Which brings me to this wonderful post by Jo Walton about how this comes to pass:

The Suck Fairy is an artefact of re-reading. If you read a book for the first time and it sucks, it’s nothing to do with her. It just sucks. Some books do. The Suck Fairy comes in when you come back to a book that you liked when you read it before, and on re-reading—well, it sucks. You can say that you have changed, you can hit your forehead dramatically and ask yourself how you could possibly have missed the suckiness the first time—or you can say that the Suck Fairy has been through while the book was sitting on the shelf and inserted the suck. The longer the book has been on the shelf unread, the more time she’s had to get into it. The advantage of this is exactly the same as the advantage of thinking of one’s once-beloved ex as having been eaten by a zombie, who is now shambling around using the name and body of the former person. It lets one keep one’s original love clear of the later betrayals.

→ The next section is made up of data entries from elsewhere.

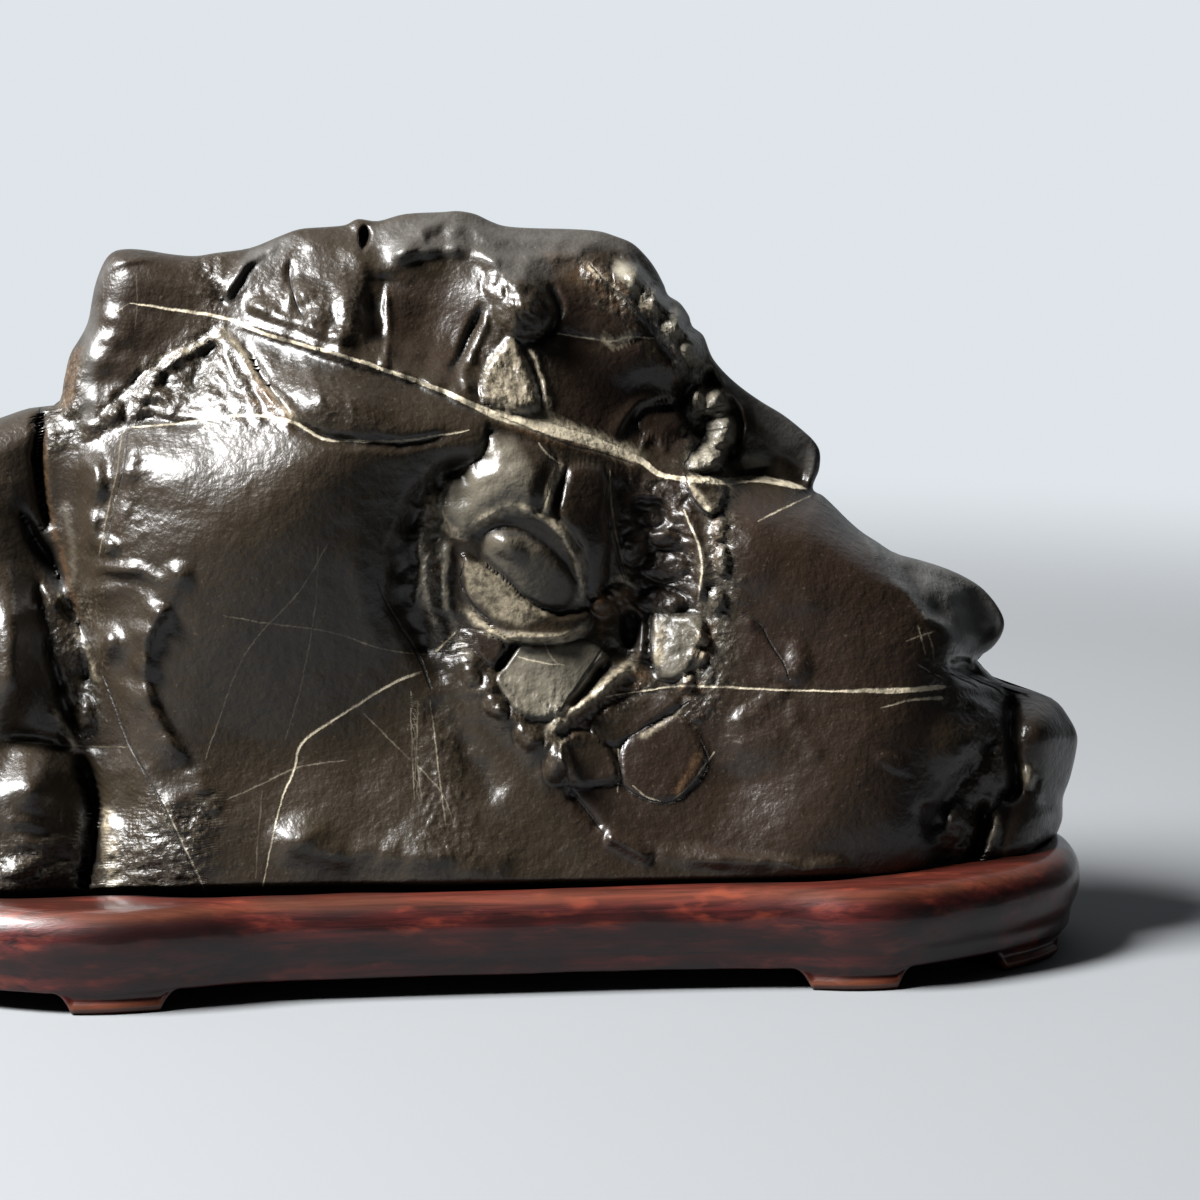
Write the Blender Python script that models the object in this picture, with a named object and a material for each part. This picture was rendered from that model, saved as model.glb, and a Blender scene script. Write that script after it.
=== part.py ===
"""Scholars rock resting in the recess of a one-piece carved hardwood stand.

The stone is laid out on a drawing sheet of 0.3 mm squares, seen from a point 1.5 m in front,
6 degrees to the left and 10 degrees above. Each station on the sheet gives a line of sight, and
the height tables say how far towards or away from the viewer the stone reaches along that line.
World frame: metres, +Z up, -Y towards the viewer, origin under the middle of the stand.
"""
import math

import bmesh
import bpy
import numpy as np

# ---- driving dimensions (metres) ----
SHEET_SQUARE = 0.0003
VIEW_DISTANCE = 1.5
VIEW_AZIMUTH = math.radians(-6.0)
VIEW_ELEVATION = math.radians(10.0)
VIEW_TARGET = (0.0400, 0.0, 0.1038)
STONE_SEGMENTS = 84
STONE_RINGS = 33
FRONT_RINGS = 20
FRONT_RIM = 40.0
BACK_RIM = 72.0
BACK_DEPTH = 0.066
SEAT_HEIGHT = 0.0140
STAND_GAP = 0.0004
STAND_HEIGHT = 0.0300
APRON_BOTTOM = 0.0060
FOOT_HALF_LENGTH = 0.0150
FOOT_HALF_DEPTH = 0.0100

SHEET_CENTRE = (520.0, 600.0)

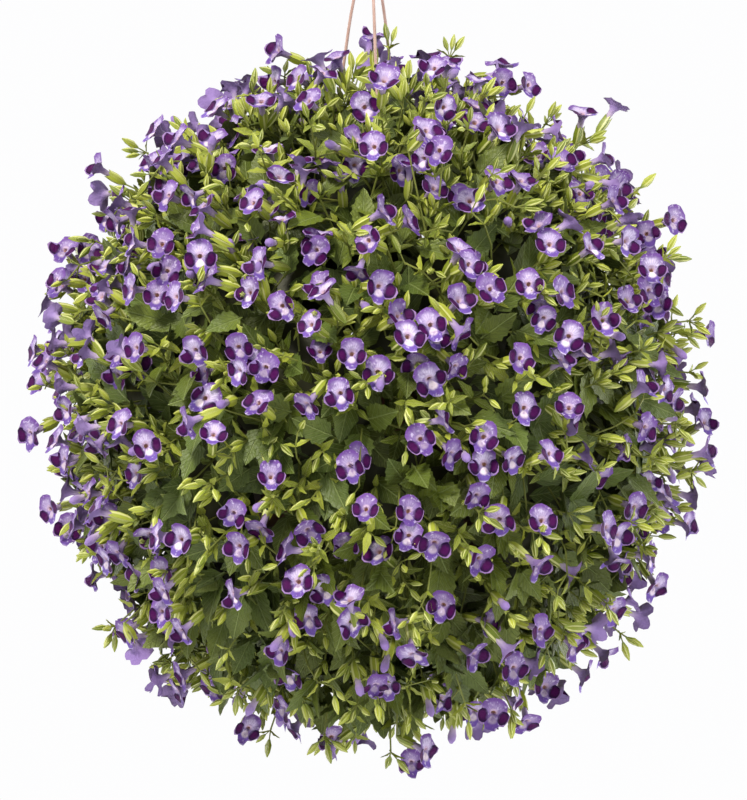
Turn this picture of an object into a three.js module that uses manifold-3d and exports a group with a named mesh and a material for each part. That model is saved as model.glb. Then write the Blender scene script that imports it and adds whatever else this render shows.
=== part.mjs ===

Yup, I've met the Suck Fairy myself. She's an irritating lass, I gotta say. But I generally tend to be lucky in not remembering things I loved through rose-colored glasses, if that makes sense; I'm usually pretty good at realizing that things that weren't very good actually weren't very good, so by the time I come back to them later in life, I don't find that massive epiphany ("OMG, this is shite!"). In fact, I tend to err in the other way, which is how I watch movies like Krull or Battle Beyond the Stars now and end up thinking, "Huh...not as awful as I expected it to be."

But then, maybe I'm just generically pessimistic.

2 comments:

popeyemoon said...

ROFL Suck Fairy have to tell my shrink that.

Mimi said...

Heh. I've had the Suck Fairy strike too.